Compiling and Running the Code

To compile the server and client code, you'll need a C compiler (like GCC). Save the server code in a file named server.c and the client code in client.c. Open your terminal and use the following commands:

gcc server.c -o server
gcc client.c -o client

These commands compile the C code and create executable files named server and client. To run the server, simply execute the server executable in one terminal window:

./server

The server will start listening on port 13. In a separate terminal window, run the client executable:

./client

The client will connect to the server, receive the current date and time, and print it to the console. If everything goes well, you should see the server output in its terminal, confirming that it sent the time, and the client output in its terminal, showing the received time. If you encounter any errors, double-check the code for typos and ensure that the server is running before you start the client.

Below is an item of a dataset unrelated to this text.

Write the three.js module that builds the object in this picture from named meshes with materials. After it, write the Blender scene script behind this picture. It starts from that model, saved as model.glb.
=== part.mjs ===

This compilation and execution process allows you to see the client-server interaction in action, reinforcing your understanding of network programming concepts. Remember, practice makes perfect, so try experimenting with the code and adding more features to solidify your knowledge.

Conclusion

Alright guys, that's it! You've successfully created a simple daytime client-server program in C. This example, while basic, illustrates the fundamental concepts of network programming: socket creation, binding, listening, accepting connections, sending and receiving data, and closing connections. By understanding these concepts, you'll be well-equipped to tackle more complex network applications. Remember that the Daytime Protocol, though simple, is a fantastic tool for learning. Now, go forth and build some awesome networked applications! Keep experimenting and happy coding!